15.1 Foreign Currency Transaction Gains and Losses

Written by the Fiveable Content Team • Last updated August 2025
Written by the Fiveable Content Team • Last updated August 2025
📈Financial Accounting II
Unit & Topic Study Guides

Foreign Currency Exchange Transactions

Types of Foreign Currency Transactions

Any time a company conducts business in a currency other than its own functional currency (the primary currency it operates in and generates cash flows with), it enters a foreign currency transaction. Common types include:

  • Imports and exports priced in a foreign currency
  • Loans denominated in a foreign currency
  • Foreign investments, such as purchasing equity in an overseas subsidiary
  • Repatriation of earnings from foreign subsidiaries back to the parent company

Each of these is initially recorded using the spot exchange rate on the transaction date.
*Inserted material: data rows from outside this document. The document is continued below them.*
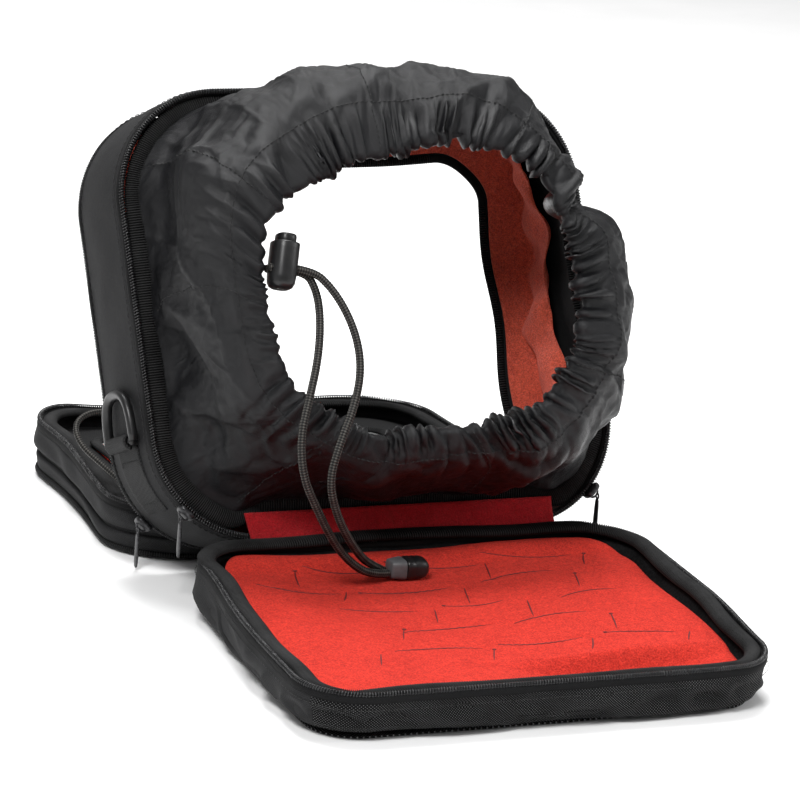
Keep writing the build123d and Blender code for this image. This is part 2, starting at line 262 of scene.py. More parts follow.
def grid(name, points, round_u=True, round_v=False, material=None, caps=False, step=None):
    """A mesh from a (rows, columns, 3) array of points in metres. With a step, the cloth
    axis counts rows evenly instead of measuring them."""
    rows, columns = points.shape[:2]
    mesh = bpy.data.meshes.new(name)
    index = np.arange(rows * columns).reshape(rows, columns)
    next_row = np.roll(index, -1, axis=0)
    next_col = np.roll(index, -1, axis=1)
    both = np.roll(next_row, -1, axis=1)
    last_row = rows if round_u else rows - 1
    last_col = columns if round_v else columns - 1
    quads = np.stack([index, next_row, both, next_col], axis=-1)[:last_row, :last_col]
    faces = quads.reshape(-1, 4).tolist()
    if caps:
        faces.append(index[0].tolist()[::-1])
        faces.append(index[-1].tolist())
    mesh.from_pydata(points.reshape(-1, 3).tolist(), [], faces)
    along = np.linalg.norm(np.diff(points, axis=0), axis=-1).mean(axis=1)
    across = np.linalg.norm(np.diff(points, axis=1), axis=-1).mean(axis=0)
    u = np.concatenate([[0], np.cumsum(along), [along.sum() + along[-1]]])
    v = np.concatenate([[0], np.cumsum(across), [across.sum() + across[-1]]])
    if step:
        u = np.arange(rows + 1) * step * MM
    layer = mesh.uv_layers.new(name="cloth")
    i, j = np.meshgrid(np.arange(last_row), np.arange(last_col), indexing="ij")
    i, j = i.reshape(-1), j.reshape(-1)
    corner_i = np.stack([i, i + 1, i + 1, i], axis=1).reshape(-1)
    corner_j = np.stack([j, j, j + 1, j + 1], axis=1).reshape(-1)
    values = np.stack([u[corner_i], v[corner_j]], axis=1)
    if caps:
        values = np.vstack([values, np.zeros((2 * columns, 2))])
    layer.data.foreach_set("uv", values.astype(np.float32).reshape(-1))
    shade_smooth(mesh)
    made = new_object(name, mesh)
    fix_normals(made)
    if material:
        mesh.materials.append(material)
    return made


def edit_mesh(made, change):
    """Runs a change on a mesh in its editable form."""
    work = bmesh.new()
    work.from_mesh(made.data)
    change(work)
    work.to_mesh(made.data)
    work.free()


def close_middle(made):
    """Merges the innermost ring of a radial sheet into one point."""
    edit_mesh(made, lambda work: bmesh.ops.remove_doubles(work, verts=work.verts, dist=0.00001))


def fix_normals(made):
    edit_mesh(made, lambda work: bmesh.ops.recalc_face_normals(work, faces=work.faces))


def shade_smooth(mesh):
    mesh.polygons.foreach_set("use_smooth", [True] * len(mesh.polygons))


def apply_modifiers(made):
    """Turns an object's modifiers into its mesh."""
    graph = bpy.context.evaluated_depsgraph_get()
    graph.update()
    mesh = bpy.data.meshes.new_from_object(made.evaluated_get(graph))
    made.modifiers.clear()
    made.data = mesh
    return made


def thicken(made, thickness, inner=None):
    """Gives a single sheet a real thickness, in millimetres, and perhaps its own inner face."""
    solid = made.modifiers.new("thick", "SOLIDIFY")
    if inner:
        made.data.materials.append(inner)
        solid.material_offset = 1
    solid.thickness = thickness * MM
    solid.offset = 0.0
    return apply_modifiers(made)


def ring(name, outline, frame_of, profile, count, material, warp=None, step=None):
    """Sweeps a profile of (inset, level) points round an outline."""
    points, normals, shares = outline.walk(count)
    inset = np.array([p[0] for p in profile], float)[None, :]
    level = np.array([p[1] for p in profile], float)[None, :]
    t = shares[:, None]
    inset, level = inset + 0 * t, level + 0 * t
    if warp:
        inset, level = warp(t, inset, level)
    x, y = inset_xy(points, normals, inset)
    return grid(name, frame_of(x, y, level), True, True, material=material, step=step)


def circle(count, turns=1.0):
    """Cosine and sine pairs at even steps, both ends included."""
    angles = [2 * pi * turns * k / (count - 1) for k in range(count)]
    return [(cos(a), sin(a)) for a in angles]


def tube(name, path, radius, material, sides=10, shape=None, caps=True, flat=1.0):
    """A tube along points in metres; shape(i, angle) may change its radius."""
    path = [Vector(p) for p in path]
    tangents = []
    for i in range(len(path)):
        before = path[max(i - 1, 0)]
        after = path[min(i + 1, len(path) - 1)]
        tangents.append((after - before).normalized())
    side = tangents[0].orthogonal().normalized()
    rows = []
    for i, (spot, along) in enumerate(zip(path, tangents)):
        side = (side - along * side.dot(along)).normalized()
        up = along.cross(side)
        row = []
        for k in range(sides):
            angle = 2 * pi * k / sides
            reach = radius * MM * (shape(i, angle) if shape else 1.0)
            row.append(spot + side * cos(angle) * reach + up * sin(angle) * reach * flat)
        rows.append([list(p) for p in row])
    return grid(name, np.array(rows), False, True, material=material, caps=caps)


def join(name, pieces):
    """Joins pieces into one object that keeps its materials."""
    for other in bpy.context.selected_objects:
        other.select_set(False)
    for piece in pieces:
        piece.select_set(True)
    bpy.context.view_layer.objects.active = pieces[0]
    bpy.ops.object.join()
    pieces[0].name = name
    pieces[0].data.name = name
    return pieces[0]


def put(made, body, slot, *nodes):
    """Rides a body and stands for its CAD nodes. The slot is not used."""
    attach(made, body)
    if nodes:
        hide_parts(*nodes)
    return made


# ---- materials ----
RIB = 1.2  # the pitch of the binding's ribs


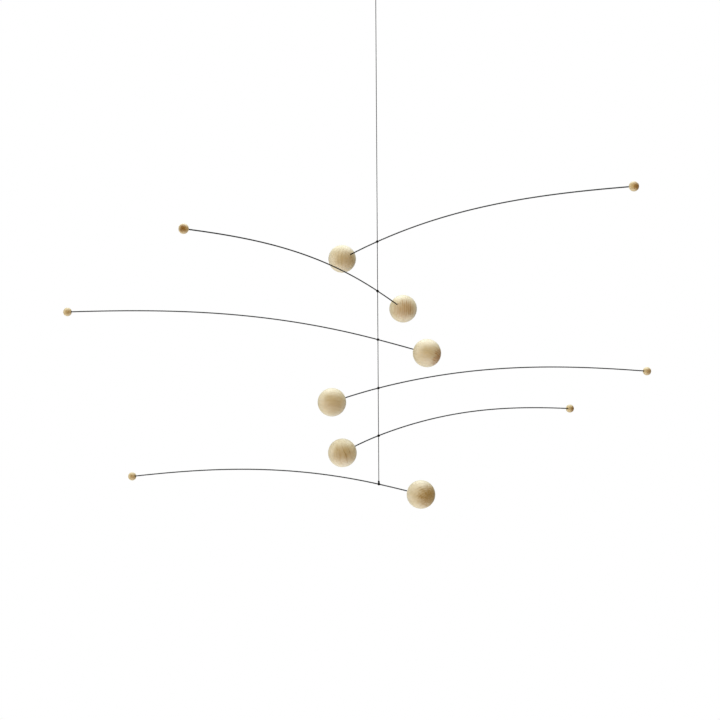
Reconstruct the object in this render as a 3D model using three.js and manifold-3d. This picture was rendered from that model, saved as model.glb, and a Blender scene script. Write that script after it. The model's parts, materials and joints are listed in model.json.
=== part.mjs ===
// Hanging mobile: six bowed wire arms, tied one below the other to a single thread. Each arm
// carries a large wooden ball on its short, low side and a small one on its long, raised side.
//
// Millimetres, +Z up, +X to the right and +Y away, seen from the front. The origin is the point
// where a hook bears inside the thread's hanging loop: everything else hangs below it.

import * as THREE from 'three';
import { mergeVertices } from 'three/addons/utils/BufferGeometryUtils.js';
import Module from 'manifold-3d';

// Stock the mobile is made from.
const THREAD_DIAMETER = 0.75;
const WIRE_DIAMETER = 1.25;
const LARGE_BALL_DIAMETER = 29;
const SMALL_BALL_DIAMETER = 9.3;

// The free space left between two pieces that touch in the real object.
const GAP = 0.3;

// One arm: the distance between its two balls, the blind bores that take the wire's ends, and how
// much of the bow eases out towards the small ball, where the wire runs nearly straight.
const ARM_SPAN = 412;
const LONG_SIDE = 355;
const BOW_EASE = 0.1325;
const LARGE_BORE_DEPTH = 10;
const SMALL_BORE_DEPTH = 5;

// The hanging loop and the depth of the first tie below the origin.
const LOOP_HEIGHT = 24;
const LOOP_HALF_WIDTH = 6;
const LOOP_LEG_ANGLE = 0.42;
const FIRST_TIE_DEPTH = 285;

// A tie is a few turns of thread laid side by side round the wire.
const TIE_WALL = 0.6;
const TIE_WIDTH = 2;

// The knot under the loop and the wrapped knot at the thread's lower end stand upright.
const KNOT_DIAMETER = 2.2;
const LOOP_KNOT_HEIGHT = 3.4;
const END_KNOT_HEIGHT = 2.4;
const END_KNOT_FOOT = 1.1;

// The six arms, from the top down. drop: the tie's depth below the first tie. heading: where the
// long side points, in degrees anticlockwise from +X seen from above. pitch: the wire's slope at
// the tie, in degrees, rising towards the small ball. shortSide: from the tie to the middle of
// the large ball. bow: how far the wire falls away from its slope over the long side. stubBow:
// the same measure of the short side's bend, which differs a little from arm to arm.
const ARMS = [
  { drop: 0, heading: -49.4, pitch: 14.0, shortSide: 58.4, bow: 61.1, stubBow: 58 },
  { drop: 51, heading: 240.5, pitch: 16.7, shortSide: 57.7, bow: 66.0, stubBow: 28 },
  { drop: 101, heading: 159.2, pitch: 14.5, shortSide: 55.2, bow: 66.0, stubBow: 20 },
  { drop: 151, heading: 32.6, pitch: 11.5, shortSide: 57.9, bow: 66.2, stubBow: 82 },
  { drop: 200, heading: 51.0, pitch: 12.0, shortSide: 60.7, bow: 63.0, stubBow: 104 },
  { drop: 250, heading: 140.4, pitch: 8.2, shortSide: 55.7, bow: 61.3, stubBow: 33 },
];

// Facets.
const CORD_SIDES = 8;
const WIRE_SIDES = 8;
const WIRE_STEPS = 26;
const LOOP_STEPS = 48;
const LARGE_BALL_FACETS = { sides: 24, rings: 12 };
const SMALL_BALL_FACETS = { sides: 14, rings: 7 };
const KNOT_SIDES = 12;

const UP = new THREE.Vector3(0, 1, 0);
const threadRadius = THREAD_DIAMETER / 2;
const wireRadius = WIRE_DIAMETER / 2;
const boreRadius = wireRadius + GAP;
const tieRadius = boreRadius + TIE_WALL;

const wasm = await Module();
wasm.setup();

// Finishes.

function blackSteel() {
  return new THREE.MeshStandardMaterial({ color: 0x191817, roughness: 0.42, metalness: 0.6 });
}

function blackThread() {
  return new THREE.MeshStandardMaterial({ color: 0x1b1a1a, roughness: 0.85, metalness: 0 });
}

function paleWood() {
  return new THREE.MeshStandardMaterial({ color: 0xd8bd92, roughness: 0.6, metalness: 0 });
}

function tanWood() {
  return new THREE.MeshStandardMaterial({ color: 0xcda66f, roughness: 0.6, metalness: 0 });
}

function namedMesh(name, geometry, material) {
  const mesh = new THREE.Mesh(geometry, material);
  mesh.name = name;
  return mesh;
}

// Lines that wire and thread follow.

// How far an arm's wire lies below its slope at the tie, at distance x from the tie. Both sides
// leave the tie along the slope, so the wire runs on smoothly through it.
function bowDepth(x, { bow, stubBow }) {
  const u = x / LONG_SIDE;
  return (x < 0 ? stubBow : bow) * (u ** 2 - BOW_EASE * u ** 4);
}

// The middle line of an arm's wire in the arm's own frame: x runs along the slope at the tie.
class BowedLine extends THREE.Curve {
  constructor(bends, from, to) {
    super();
    this.bends = bends;
    this.from = from;
    this.to = to;
  }

  at(x, target = new THREE.Vector3()) {
    return target.set(x, 0, -bowDepth(x, this.bends));
  }

  getPoint(t, target = new THREE.Vector3()) {
    return this.at(THREE.MathUtils.lerp(this.from, this.to, t), target);
  }
}

// The loop of thread is a teardrop: round under the hook, its two legs meeting at the knot.
class TeardropLine extends THREE.Curve {
  getPoint(t, target = new THREE.Vector3()) {
    const angle = THREE.MathUtils.lerp(LOOP_LEG_ANGLE, 2 * Math.PI - LOOP_LEG_ANGLE, t);
    const x = -LOOP_HALF_WIDTH * Math.sin(angle) * Math.sin(angle / 2);
    const z = threadRadius - (LOOP_HEIGHT / 2) * (1 + Math.cos(angle));
    return target.set(x, 0, z);
  }
}

// Solids.

function roundSection(radius, sides) {
  const corners = Array.from({ length: sides }, (_, i) => {
    const angle = (2 * Math.PI * i) / sides;
    return new THREE.Vector2(radius * Math.cos(angle), radius * Math.sin(angle));
  });
  return new THREE.Shape(corners);
}

function rod(line, radius, sides, steps) {
  return new THREE.ExtrudeGeometry(roundSection(radius, sides), { steps, extrudePath: line });
}

// A turned ball with a blind bore that opens towards +Y: one outline revolved about the bore.
function drilledBall(radius, boreDepth, { sides, rings }) {
  const rimAngle = Math.acos(boreRadius / radius);
  const outline = [new THREE.Vector2(0, -radius)];
  for (let ring = 1; ring <= rings; ring += 1) {
    const angle = THREE.MathUtils.lerp(-Math.PI / 2, rimAngle, ring / rings);
    outline.push(new THREE.Vector2(radius * Math.cos(angle), radius * Math.sin(angle)));
  }
  outline.push(new THREE.Vector2(boreRadius, radius - boreDepth));
  outline.push(new THREE.Vector2(0, radius - boreDepth));
  return new THREE.LatheGeometry(outline, sides);
}

// Turns of thread round the wire, which runs along X: a sleeve with rounded shoulders.
function tieSleeve() {
  const half = TIE_WIDTH / 2;
  const shoulder = half - TIE_WALL / 2;
  const outline = [
    new THREE.Vector2(boreRadius, -half),
    new THREE.Vector2(tieRadius, -shoulder),
    new THREE.Vector2(tieRadius, shoulder),
    new THREE.Vector2(boreRadius, half),
    new THREE.Vector2(boreRadius, -half),
  ];
  return new THREE.LatheGeometry(outline, KNOT_SIDES).rotateZ(Math.PI / 2);
}

// A knot drawn up tight into a small barrel, upright, with its foot at height zero.
function barrelKnot(height) {
  const radius = KNOT_DIAMETER / 2;
  const outline = [
    new THREE.Vector2(0, 0),
    new THREE.Vector2(radius * 0.7, 0),
    new THREE.Vector2(radius, height * 0.2),
    new THREE.Vector2(radius, height * 0.8),
    new THREE.Vector2(radius * 0.6, height),
    new THREE.Vector2(0, height),
  ];
  return new THREE.LatheGeometry(outline, KNOT_SIDES).rotateX(Math.PI / 2);
}

function toSolid(geometry) {
  const bare = geometry.clone();
  bare.deleteAttribute('normal');
  bare.deleteAttribute('uv');
  const merged = mergeVertices(bare);
  return new wasm.Manifold(new wasm.Mesh({
    numProp: 3,
    vertProperties: Float32Array.from(merged.attributes.position.array),
    triVerts: Uint32Array.from(merged.index.array),
  }));
}

function toGeometry(solid) {
  const { vertProperties, triVerts } = solid.getMesh();
  const geometry = new THREE.BufferGeometry();
  geometry.setAttribute('position', new THREE.BufferAttribute(vertProperties, 3));
  geometry.setIndex(new THREE.BufferAttribute(triVerts, 1));
  geometry.computeVertexNormals();
  return geometry;
}

// Sub-parts.

// The thread's loop and the knot that closes it. The legs stop just above the knot.
function hangingLoop() {
  return namedMesh(
    'hanging_loop',
    rod(new TeardropLine(), threadRadius, CORD_SIDES, LOOP_STEPS),
    blackThread(),
  );
}

function loopKnot(top) {
  const mesh = namedMesh('loop_knot', barrelKnot(LOOP_KNOT_HEIGHT), blackThread());
  mesh.position.z = top - LOOP_KNOT_HEIGHT;
  return mesh;
}

// A straight fall of thread between two knots.
function threadFall(name, top, bottom) {
  const line = new THREE.LineCurve3(new THREE.Vector3(0, 0, top), new THREE.Vector3(0, 0, bottom));
  return namedMesh(name, rod(line, threadRadius, CORD_SIDES, 1), blackThread());
}

// A ball pushed on to a wire's end: its bore faces along the wire, towards the tie.
function ballOnWire(name, geometry, material, centre, towardsTie) {
  const mesh = namedMesh(name, geometry, material);
  mesh.position.copy(centre);
  mesh.quaternion.setFromUnitVectors(UP, towardsTie);
  return mesh;
}

// The thread's lower end: a sleeve of turns round the wire, and the wrapped barrel on top of it.
function endKnot(name, pitch) {
  const sleeve = tieSleeve().rotateY(-pitch);
  const barrel = barrelKnot(END_KNOT_HEIGHT).translate(0, 0, END_KNOT_FOOT);
  const joined = toSolid(sleeve).add(toSolid(barrel));
  return namedMesh(name, toGeometry(joined), blackThread());
}

// One arm, with its tie at the group's origin and its long side along +X.
function arm(number, { pitch, shortSide, bow, stubBow }, isLowest) {
  const prefix = `arm_${number}`;
  const slope = THREE.MathUtils.degToRad(pitch);
  const largeRadius = LARGE_BALL_DIAMETER / 2;
  const smallRadius = SMALL_BALL_DIAMETER / 2;
  const longSide = ARM_SPAN - shortSide;
  const bends = { bow, stubBow };

  const wholeLine = new BowedLine(bends, -shortSide, longSide);
  const largeCentre = wholeLine.getPoint(0);
  const smallCentre = wholeLine.getPoint(1);
  const fromLarge = wholeLine.getTangent(0);
  const fromSmall = wholeLine.getTangent(1).negate();

  const largeInset = (largeRadius - LARGE_BORE_DEPTH + GAP) * fromLarge.x;
  const smallInset = (smallRadius - SMALL_BORE_DEPTH + GAP) * fromSmall.x;
  const wireLine = new BowedLine(bends, -shortSide + largeInset, longSide + smallInset);

  const sloped = new THREE.Group();
  sloped.rotation.y = -slope;
  sloped.add(
    namedMesh(`${prefix}_wire`, rod(wireLine, wireRadius, WIRE_SIDES, WIRE_STEPS), blackSteel()),
    ballOnWire(
      `${prefix}_large_ball`,
      drilledBall(largeRadius, LARGE_BORE_DEPTH, LARGE_BALL_FACETS),
      paleWood(),
      largeCentre,
      fromLarge,
    ),
    ballOnWire(
      `${prefix}_small_ball`,
      drilledBall(smallRadius, SMALL_BORE_DEPTH, SMALL_BALL_FACETS),
      tanWood(),
      smallCentre,
      fromSmall,
    ),
  );

  const group = new THREE.Group();
  group.add(sloped);
  if (isLowest) {
    group.add(endKnot(`${prefix}_end_knot`, slope));
  } else {
    sloped.add(namedMesh(`${prefix}_tie`, tieSleeve(), blackThread()));
  }
  return group;
}

// The mobile, from the loop down.

function mobile() {
  const whole = new THREE.Group();
  const legEnd = new TeardropLine().getPoint(0).z;
  const knotTop = legEnd - GAP - threadRadius;
  whole.add(hangingLoop(), loopKnot(knotTop));

  const tieReach = tieRadius + GAP;
  const endKnotReach = END_KNOT_FOOT + END_KNOT_HEIGHT + GAP;
  let fallTop = knotTop - LOOP_KNOT_HEIGHT - GAP;
  ARMS.forEach((shape, index) => {
    const number = index + 1;
    const isLowest = number === ARMS.length;
    const tieHeight = -(FIRST_TIE_DEPTH + shape.drop);
    const fallBottom = tieHeight + (isLowest ? endKnotReach : tieReach);
    whole.add(threadFall(`thread_${number}`, fallTop, fallBottom));
    fallTop = tieHeight - tieReach;

    const group = arm(number, shape, isLowest);
    group.position.z = tieHeight;
    group.rotation.z = THREE.MathUtils.degToRad(shape.heading);
    whole.add(group);
  });
  return whole;
}

export default mobile();
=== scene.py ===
"""Hanging mobile: six bowed wires tied to one thread, each with a large and a small wooden ball.

The pieces follow the order in which the mobile is put together: thread, loop and knots, wires,
balls. Lengths are metres, and the origin is where a hook bears in the hanging loop.
"""

import json
import math

import bpy
import numpy as np
from mathutils import Matrix, Vector


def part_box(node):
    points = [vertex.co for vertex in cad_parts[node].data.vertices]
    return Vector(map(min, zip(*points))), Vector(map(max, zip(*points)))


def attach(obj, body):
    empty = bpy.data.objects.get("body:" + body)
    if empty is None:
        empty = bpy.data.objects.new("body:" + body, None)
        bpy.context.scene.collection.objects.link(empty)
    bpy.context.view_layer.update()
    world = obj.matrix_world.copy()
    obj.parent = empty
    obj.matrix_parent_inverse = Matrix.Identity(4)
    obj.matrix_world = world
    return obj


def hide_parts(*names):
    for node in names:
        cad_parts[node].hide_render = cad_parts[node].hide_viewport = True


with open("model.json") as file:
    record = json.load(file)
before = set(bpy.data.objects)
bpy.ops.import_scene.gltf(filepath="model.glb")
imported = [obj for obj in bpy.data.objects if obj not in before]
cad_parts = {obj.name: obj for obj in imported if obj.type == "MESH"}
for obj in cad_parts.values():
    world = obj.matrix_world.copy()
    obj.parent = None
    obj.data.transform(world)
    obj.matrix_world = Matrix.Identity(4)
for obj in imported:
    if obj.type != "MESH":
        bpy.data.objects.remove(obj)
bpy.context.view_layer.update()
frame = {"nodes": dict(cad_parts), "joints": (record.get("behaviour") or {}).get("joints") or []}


# Camera: level and square to the mobile, a little to the left of the thread. It leans by a
# third of a degree, so the thread's lower end drifts to the right down the picture.
VIEW_DISTANCE = 2.3
VIEW_WIDTH = 0.742
VIEW_SIDE = -0.0186
VIEW_HEIGHT = -0.4069
VIEW_LEAN = 0.0064

camera_data = bpy.data.cameras.new("camera")
camera_data.lens = camera_data.sensor_width * VIEW_DISTANCE / VIEW_WIDTH
camera = bpy.data.objects.new("camera", camera_data)
camera.location = (VIEW_SIDE, -VIEW_DISTANCE, VIEW_HEIGHT)
camera.rotation_euler = (math.pi / 2, VIEW_LEAN, 0)
bpy.context.scene.collection.objects.link(camera)
bpy.context.scene.camera = camera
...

That recorded amount becomes the baseline you'll compare against later when the transaction settles or when a reporting period ends.

Impact on Financial Statements

Exchange rates move constantly. If the rate changes between the transaction date and the settlement date (or the end of a reporting period), the dollar value of the foreign-currency item changes too. That difference creates a foreign currency transaction gain or loss.

  • These gains and losses appear in the non-operating section of the income statement, typically under "Other income" or "Other expenses."
  • On the balance sheet, the affected monetary accounts (receivables, payables, foreign-currency cash) are adjusted to reflect the current exchange rate at each reporting date.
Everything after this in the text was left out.